Balanced-budget requirements in every state but Vermont require the states to make sure that expenditures don't get ahead of revenues, even if that means correcting the budget well into the fiscal year.
As a general rule, governors can make across the board cuts to all agencies, but they require the approval of the legislature to restore spending in one area, say education, or cut deeper in another.
"Governors are granted considerable powers to deal with budgets during the interim," said Arturo Perez, fiscal analyst at the National Conference of State Legislatures. "But at the same time their power is limited. The governor usually can't transfer money among programs."
Governors may also reconvene the legislature for political cover if painful cuts need to be made.
On Monday, Iowa Gov. Tom Vilsack announced he was calling legislators back to Des Moines to restore spending to some programs after he slashed all agency budgets by 4.3 percent. The governor would like lawmakers to exempt elementary and secondary education, public safety and defense during the session scheduled to begin Nov. 8.
Florida and Hawaii both opened sessions this past Monday, Oct. 22. A slump in tourism is hitting both states hard.
Florida lawmakers are trying to cut $1.3 billion from the state's $48 billion budget. The only option not on the table appears to be tax increases.
Hawaii's Legislature is searching for ways to ease the state through what Gov. Ben Cayetano has called its "greatest economic crisis and our most serious challenge." Early reports out of the session show legislators deadlocked over whether construction tax credits should target businesses or individuals.
Nebraska lawmakers returned today, Oct. 25, to try to cover a $200 million shortfall in the state's two-year $5.5 billion budget.
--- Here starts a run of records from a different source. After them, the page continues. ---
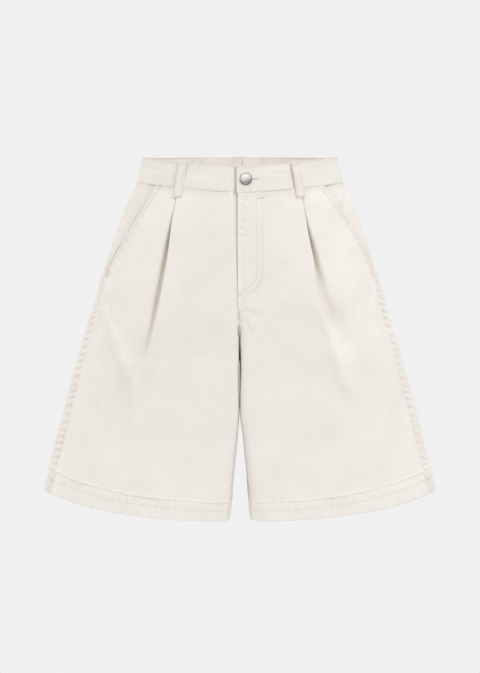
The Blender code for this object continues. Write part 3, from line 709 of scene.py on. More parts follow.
def leg_seam(down):
    """Half the gap between the legs' inner seams, which is 0 above the crotch."""
    return SEAM / 2 if down >= CROTCH_DOWN - 0.001 else 0


def hem_ledge(level, arcs, seed):
    """The bottom of a panel, raised over the hem's seam and gathered a little by its stitches."""
    gap = HEM_SEAM_DOWN - level.down
    uneven = 0.75 + 0.5 * drift(arcs, 34, seed + 20)
    gathered = 0.55 * puckers(arcs + 0.25 * gap, 8.6, seed + 9) * ridge(gap - 1.5, 5.5) * uneven
    return ledge(gap, 0.42, HEM_LEDGE_ROW, 0.26) + gathered


def front_arcs(side, level):
    """(arcs, heights of the pleat, first and last arc) of one row of a front panel."""
    down = level.down
    lap = lap_share(down)
    start = leg_seam(down) - (FLY_LAP if side == "left" else FLY_UNDERLAP) * lap
    begins, turned = level.front_corner
    edge = level.arc_of_x(PLEAT[side]["x"](down))
    end = min(slant_arc(side, level), level.seam) if down < POCKET_END_DOWN else level.seam
    corner = max(begins, start + 3)
    turning = SEAM_TURNING * (1 - lap) if side == "right" and down < CROTCH_DOWN - 3 else 0
    near_end = max(turned, corner + 4, 34 * until(down, 178, 226))
    inside = marks(start - turning, start - turning / 2 + 0.08, start + 0.16, start + 0.3, start + 0.8,
                   start + 1.5, (corner, 16), (near_end, 22), (edge - PLEAT_BEFORE, 26))[:-1]
    after = min(PLEAT_AFTER, (end - edge) * 0.8)
    across, heights = smooth_line(pleat_points(side, down), 5).T
    pleat = edge + np.where(across > 0, across * after / PLEAT_AFTER, across)
    near = max(end - 16, edge + after + 1)
    outside = marks(edge + after, (near, 24), (end - 0.9, 16), end - 0.5, end - 0.2, end)[1:]
    heights = np.concatenate([inside * 0, heights, outside * 0])
    return np.concatenate([inside, pleat, outside]), heights, start, end


def centre_edge(gap, lap, down):
    """The rolled edge of a front at the centre seam, or its folded edge where the fly laps."""
    strip = ease(down, 186, 204) * until(down, 240, 256)
    rolled = -(1.2 - 0.7 * strip) * until(gap, 0, 1.5) - 2.2 * until(gap, 2.2, 4.8) * strip
    return rolled * (1 - lap) - 0.35 * until(gap, 0, 1) * lap


def folded_edge(gap, depth=0.45, width=1.1):
    """How the folded edge of a piece that lies on its neighbour rounds off."""
    return -depth * until(gap, 0, width)


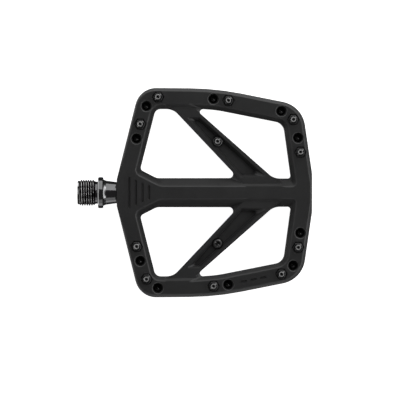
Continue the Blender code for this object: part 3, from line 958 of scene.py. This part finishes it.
def make_seal(materials):
    """Lip seal: a ring whose lip leans towards the crank."""
    low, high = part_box("inboard_seal")
    outside = radius_of("inboard_seal")
    start = low[0]
    rows = [
        (start, outside - 0.15 * MM), (start + 0.15 * MM, outside), (high[0] - 0.15 * MM, outside),
        (high[0], outside - 0.15 * MM), (high[0], 5.7 * MM), (start + 1.2 * MM, 5.6 * MM),
        (start + 0.9 * MM, 5.2 * MM), (start + 0.3 * MM, 5.1 * MM), (start, 5.2 * MM),
        (start + 0.25 * MM, 5.5 * MM), (start + 0.25 * MM, 5.75 * MM),
    ]
    add_turned_piece("lip_seal", rows, 72, True, materials, "seal_rubber", "platform_group", "inboard_seal")


def race_rows(low_x, high_x, wall, land, groove):
    """Bearing ring with a round ball groove."""
    middle = (low_x + high_x) / 2
    edge = 0.15 * MM
    side = 1 if land > wall else -1
    rows = [
        (low_x, wall + side * edge), (low_x + edge, wall), (high_x - edge, wall),
        (high_x, wall + side * edge), (high_x, land),
    ]
    reach = 1.15 * MM
    steps = 8
    for i in range(steps + 1):
        turn = math.pi * i / steps
        rows.append((middle + reach * math.cos(turn), land - side * groove * math.sin(turn)))
    rows.append((low_x, land))
    return rows


def make_bearing(materials):
    """Races with ball grooves, and balls."""
    groove = 0.4 * MM
    ball_r = 0.85 * MM
    low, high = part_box("bearing_outer_race")
    outer = race_rows(low[0], high[0], radius_of("bearing_outer_race"), 5.6 * MM, groove)
    inner = race_rows(low[0], high[0], 3.3 * MM, 4.2 * MM, groove)
    add_turned_piece("outer_race", outer, 72, True, materials, "bearing_steel", "platform_group",
                     "bearing_outer_race")
    add_turned_piece("inner_race", inner, 72, True, materials, "bearing_steel", "axle_group",
                     "bearing_inner_race")
    ball_form = bmesh.new()
    bmesh.ops.create_icosphere(ball_form, subdivisions=4, radius=ball_r)
    ball_mesh = mesh_from("ball", ball_form)
    for name in sorted(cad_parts):
        if name.startswith("bearing_ball"):
            low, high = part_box(name)
            ball = add_object(name.replace("bearing_", ""), ball_mesh)
            ball.location = [(a + b) / 2 for a, b in zip(low, high)]
            bpy.context.view_layer.update()
            finish_piece(ball, materials, "bearing_steel", "ball_group", name)


def carry_over(materials):
    """The bearing's cage keeps its CAD mesh and gets its material."""
    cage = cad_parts["bearing_cage"]
    cage.data.materials.clear()
    cage.data.materials.append(materials["cage_nylon"])


def make_end_hardware(materials):
    """Locknut, and the plug with a key socket that closes the barrel."""
    low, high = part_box("axle_locknut")
    apothem = 4.5 * MM
    corner = apothem / math.cos(math.radians(30))
    bore = 3.15 * MM
    nut = [
        (low[0], hexagon(apothem, corner - 0.4 * MM)), (low[0] + 0.3 * MM, hexagon(apothem, corner)),
        (high[0] - 0.5 * MM, hexagon(apothem, corner)), (high[0], hexagon(apothem, corner - 0.6 * MM)),
        (high[0], 3.5 * MM), (high[0] - 0.3 * MM, bore), (low[0] + 0.3 * MM, bore), (low[0], 3.5 * MM),
    ]
    add_turned_piece("locknut", nut, 72, True, materials, "zinc_steel", "axle_group", "axle_locknut")
    low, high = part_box("end_cap")
    face = high[0]
    drive = hexagon(2.0 * MM)
    cap = [
        (face - 1.3 * MM, 5.8 * MM), (low[0] + 0.2 * MM, 5.8 * MM), (low[0], 5.95 * MM), (low[0], 6.1 * MM),
        (low[0] + 0.3 * MM, 6.4 * MM), (face - 0.35 * MM, 6.4 * MM), (face - 0.1 * MM, 6.3 * MM),
        (face, 6.05 * MM), (face, 5.2 * MM), (face - 0.25 * MM, 5.0 * MM), (face - 0.25 * MM, 3.1 * MM),
        (face - 0.05 * MM, 2.9 * MM), (face - 0.05 * MM, 2.5 * MM), (face - 0.15 * MM, drive),
        (face - 0.75 * MM, drive),
    ]
    add_turned_piece("barrel_end_cap", cap, 72, False, materials, "cap_plastic", "platform_group", "end_cap")


# ---------------------------------------------------------------- stage

def make_floor():
    """Pale floor that glows evenly, and that only the camera sees.

    It stays out of reflections, bounced light and shadows, so that polished steel mirrors a dark studio and
    the lights below its level reach the object.
    """
    floor_z = CAD_BOX[0][2]
    form = bmesh.new()
    corners = [(-1, -1), (1, -1), (1, 1), (-1, 1)]
    form.faces.new([form.verts.new((x * FLOOR_REACH, y * FLOOR_REACH, floor_z)) for x, y in corners])
    floor = add_object("floor", mesh_from("floor", form))
    made = bpy.data.materials.new("pale_floor")
    made.use_nodes = True
    shader = made.node_tree.nodes["Principled BSDF"]
    shader.inputs["Base Color"].default_value = (0.85, 0.85, 0.85, 1.0)
    shader.inputs["Roughness"].default_value = 0.8
    shader.inputs["Emission Color"].default_value = (1.0, 1.0, 1.0, 1.0)
    shader.inputs["Emission Strength"].default_value = 1.0
    floor.data.materials.append(made)
    floor.visible_glossy = False
    floor.visible_diffuse = False
    floor.visible_shadow = False


def add_light(name, direction, size, power):
    """Soft box that looks at the object from a direction, at a metre's distance.

    size is its width, level with the floor, and its height, in metres.
    """
    data = bpy.data.lights.new(name, "AREA")
    data.shape = "RECTANGLE"
    data.size, data.size_y = size
    data.energy = power
    light = add_object(name, data)
    place = Vector(direction).normalized()
    light.location = place
    light.rotation_euler = (-place).to_track_quat("-Z", "Y").to_euler()


def make_lights():
    """Large box from +Y, a wide strip from +X, a wide box low at -X, and weak ones; the zenith stays dark."""
    add_light("top_box", (0.05, 0.88, 0.46), (1.3, 1.5), 8.0)
    add_light("right_box", (0.77, 0.05, 0.64), (2.2, 0.36), 7.5)
    add_light("low_box", (0.1, -0.95, 0.4), (1.0, 0.5), 0.8)
    add_light("bounce", (0.0, -0.98, -0.15), (0.8, 0.5), 1.2)
    add_light("left_box", (-0.9, 0.1, 0.4), (0.6, 0.4), 0.6)
    add_light("left_low", (-0.9, 0.05, -0.35), (2.0, 0.9), 12.0)
    add_light("left_top", (-0.45, 0.15, 0.85), (0.4, 0.4), 0.35)
    world = bpy.data.worlds.new("studio")
    world.use_nodes = True
    background = world.node_tree.nodes["Background"]
    background.inputs["Color"].default_value = (1.0, 1.0, 1.0, 1.0)
    background.inputs["Strength"].default_value = 0.07
    bpy.context.scene.world = world


def make_camera():
    """Straight above the tread face, far away, so that the view is nearly parallel."""
    data = bpy.data.cameras.new("camera")
    data.sensor_width = 36.0
    data.lens = data.sensor_width * CAMERA_DISTANCE / VIEW_WIDTH
    data.clip_end = 20.0
    camera = add_object("camera", data)
    camera.location = (*VIEW_CENTER, HALF_HEIGHT + CAMERA_DISTANCE)
    camera.rotation_euler = (0.0, 0.0, 0.0)
    bpy.context.scene.camera = camera


def main():
    materials = make_materials()
    make_camera()
    make_lights()
    make_floor()
    make_platform(materials)
    make_pins(materials)
    make_axle(materials)
    make_plain_rings(materials)
    make_seal(materials)
    make_bearing(materials)
    make_end_hardware(materials)
    carry_over(materials)
    bpy.context.scene.view_settings.view_transform = "Standard"


main()
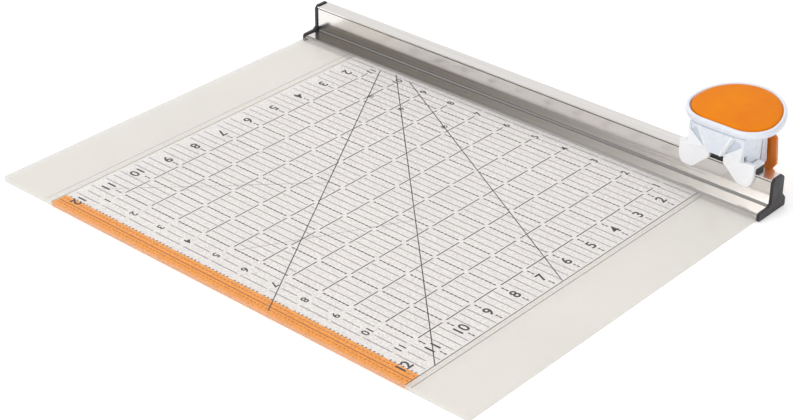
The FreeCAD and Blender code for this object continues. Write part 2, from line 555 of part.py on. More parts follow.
pocket(guard, circle(guard, "guard_bore", "YZ_Plane", [(cx, cz)], "dims.hinge_pin+0.06"),
       "80", symmetric=True)
pin = doc.addObject("Part::Cylinder", "hinge_pin_rod")
pin.Label = "hinge_pin"
pin.setExpression("Radius", "dims.hinge_pin")
pin.setExpression("Height", "2*dims.lug_half-0.2")
pin.Placement = FreeCAD.Placement(V(0, 0, 0), FreeCAD.Rotation(Y, 90))
pin.setExpression("Placement.Base.x", "dims.carriage_x-dims.lug_half+0.1")
pin.setExpression("Placement.Base.y", "dims.hinge_back")
pin.setExpression("Placement.Base.z", "dims.hinge_height")
parts.append(pin)

# ---------------------------------------------------------------- checks and export
doc.recompute()
for thing in doc.Objects:
    if "Invalid" in thing.State or "Error" in thing.State:
        raise RuntimeError(f"{thing.Label} failed: {thing.State}")
for part in parts:
    if part.Shape.isNull() or not part.Shape.isValid():
        raise RuntimeError(f"{part.Label} has no valid shape")
os.makedirs("parts", exist_ok=True)
for part in parts:
    part.Shape.exportStep(f"parts/{part.Label}.step")
print(len(parts), "sub-parts written")
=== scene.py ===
import math
import bmesh
import bpy
from mathutils import Matrix, Vector


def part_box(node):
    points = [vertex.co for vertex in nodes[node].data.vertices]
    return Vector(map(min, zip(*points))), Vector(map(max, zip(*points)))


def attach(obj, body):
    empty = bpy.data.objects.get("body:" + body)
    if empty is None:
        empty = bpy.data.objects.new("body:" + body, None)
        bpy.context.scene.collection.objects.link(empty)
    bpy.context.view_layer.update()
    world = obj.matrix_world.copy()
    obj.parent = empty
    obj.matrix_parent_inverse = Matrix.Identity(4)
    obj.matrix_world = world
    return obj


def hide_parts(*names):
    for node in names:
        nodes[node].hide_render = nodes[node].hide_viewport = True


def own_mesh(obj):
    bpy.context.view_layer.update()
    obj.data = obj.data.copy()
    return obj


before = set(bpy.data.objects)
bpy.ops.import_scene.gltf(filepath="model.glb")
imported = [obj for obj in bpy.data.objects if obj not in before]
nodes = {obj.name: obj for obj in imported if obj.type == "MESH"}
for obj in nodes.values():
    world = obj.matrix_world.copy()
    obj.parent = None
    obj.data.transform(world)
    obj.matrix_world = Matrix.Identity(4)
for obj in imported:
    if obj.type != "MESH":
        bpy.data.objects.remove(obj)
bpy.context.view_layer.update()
INCH = 0.0254
MM = 0.001
FOOT_GAP = 0.2 * MM
FLANGE_THICK = 1.8 * MM


# ------------------------------------------------------------------ places from the frame
plate_low, plate_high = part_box("ruler_plate")
rail_low, rail_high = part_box("guide_rail")
blade_low, blade_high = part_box("rotary_blade")
cut_y = rail_high[1]
print_z = plate_high[2]
flange_z = print_z + FLANGE_THICK
wall_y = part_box("guide_foot_left")[1][1] + FOOT_GAP
carriage_x = (blade_low[0] + blade_high[0]) / 2
hub_z = (blade_low[2] + blade_high[2]) / 2


# ------------------------------------------------------------------ material helpers
def new_material(name):
    """An empty node material with one Principled shader."""
    made = bpy.data.materials.new(name)
    made.use_nodes = True
    tree = made.node_tree
    tree.nodes.clear()
    out = tree.nodes.new("ShaderNodeOutputMaterial")
    shader = tree.nodes.new("ShaderNodeBsdfPrincipled")
    tree.links.new(shader.outputs[0], out.inputs["Surface"])
    return made, tree, shader


def linear(rgb):
    """Display values from 0 to 255 as linear light."""
    return tuple(((c / 255 + 0.055) / 1.055) ** 2.4 if c > 10 else c / 255 / 12.92
                 for c in rgb) + (1.0,)


def stretched(tree, scale=(1, 1, 1)):
    """Object coordinates, scaled along each axis."""
    coords = tree.nodes.new("ShaderNodeTexCoord")
    mapping = tree.nodes.new("ShaderNodeMapping")
    mapping.inputs["Scale"].default_value = scale
    tree.links.new(coords.outputs["Object"], mapping.inputs["Vector"])
    return mapping.outputs["Vector"]


def noise(tree, scale, vector, detail=3.0, rough=0.5):
    """Soft random values near 0.5; scale is how many patches fit in a metre."""
    tex = tree.nodes.new("ShaderNodeTexNoise")
    tex.inputs["Scale"].default_value = scale
    tex.inputs["Detail"].default_value = detail
    tex.inputs["Roughness"].default_value = rough
    tree.links.new(vector, tex.inputs["Vector"])
    return tex.outputs["Fac"]


def ramp(tree, fac, stops):
    """Colours at the (position, colour) stops, blended between them."""
    node = tree.nodes.new("ShaderNodeValToRGB")
    while len(node.color_ramp.elements) < len(stops):
        node.color_ramp.elements.new(0.5)
    for element, (at, colour) in zip(node.color_ramp.elements, stops):
        element.position = at
        element.color = colour
    tree.links.new(fac, node.inputs["Fac"])
    return node.outputs["Color"]


def spread(tree, fac, low, high):
    """The middle of a noise's range, run from low to high."""
    node = tree.nodes.new("ShaderNodeMapRange")
    node.inputs["From Min"].default_value = 0.3
    node.inputs["From Max"].default_value = 0.7
    node.inputs["To Min"].default_value = low
    node.inputs["To Max"].default_value = high
    tree.links.new(fac, node.inputs["Value"])
    return node.outputs["Result"]


def relief(tree, shader, fac, strength, depth):
    """Fine bumps, depth metres high."""
    node = tree.nodes.new("ShaderNodeBump")
    node.inputs["Strength"].default_value = strength
    node.inputs["Distance"].default_value = depth
    tree.links.new(fac, node.inputs["Height"])
    tree.links.new(node.outputs["Normal"], shader.inputs["Normal"])


def off_line(tree, vector, point, across):
    """Distance from the line through the point; across is 0 along the line, else 1."""
    shift = tree.nodes.new("ShaderNodeVectorMath")
    shift.operation = "SUBTRACT"
    shift.inputs[1].default_value = point
    tree.links.new(vector, shift.inputs[0])
    flat = tree.nodes.new("ShaderNodeVectorMath")
    flat.operation = "MULTIPLY"
    flat.inputs[1].default_value = across
    tree.links.new(shift.outputs["Vector"], flat.inputs[0])
    far = tree.nodes.new("ShaderNodeVectorMath")
    far.operation = "LENGTH"
    tree.links.new(flat.outputs["Vector"], far.inputs[0])
    return far.outputs["Value"]


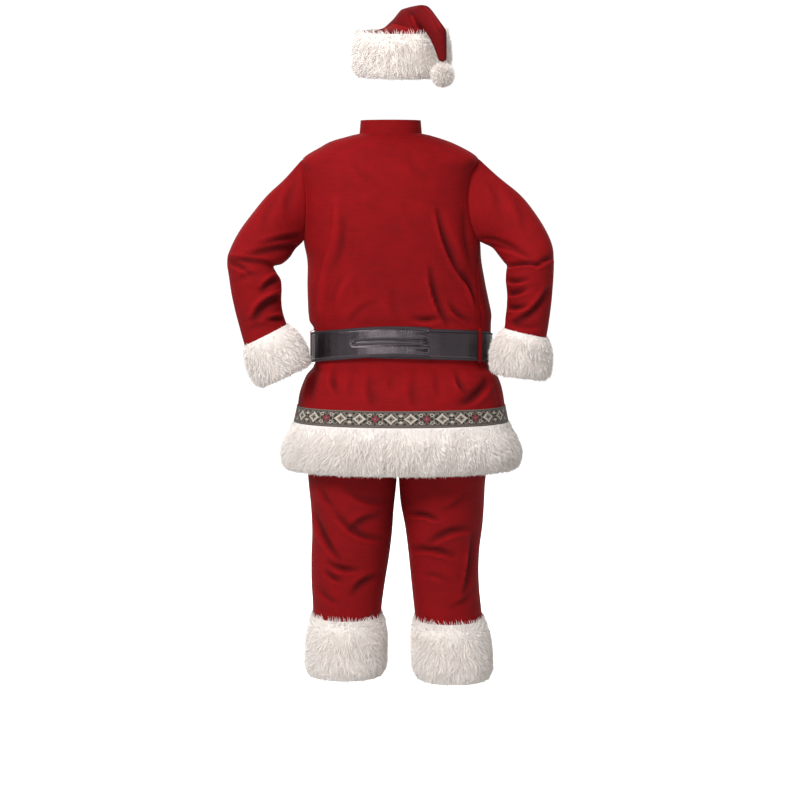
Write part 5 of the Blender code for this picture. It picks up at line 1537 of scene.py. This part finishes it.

Arizona and Connecticut will both kick-off special sessions on Nov. 13. Connecticut lawmakers are trying to fill a $300 million budget hole, while Arizona lawmakers will be looking to close a deficit that could reach $1.6 billion over the next two years.
Other states considering special sessions include Alabama, California, Oregon and Tennessee.
Alabama's session is likely. Gov. Don Siegelman has promised to order no further education cuts, but revenue shortfalls are making that promise a difficult one to keep. He will need legislators to save education from additional spending reductions.
By some estimates, California will be looking at a $9.5 billion budget deficit by next summer. Gov. Gray Davis plans to open a fiscal summit on Nov. 2 to discuss this and other matters, but he has not yet decided whether to reconvene the legislature. He has already ordered agency heads to find ways to cut their budgets by 15 percent.
Oregon lawmakers may return in January, but Gov. John Kitzhaber is waiting for December's revenue estimates before making a final decision.
Tennessee's fiscal situation may be the messiest of the bunch, but legislative leaders remain far apart on how to clean it up. Unless they reach some sort of consensus, a special session is unlikely, said a spokesperson for Gov. Don Sundquist.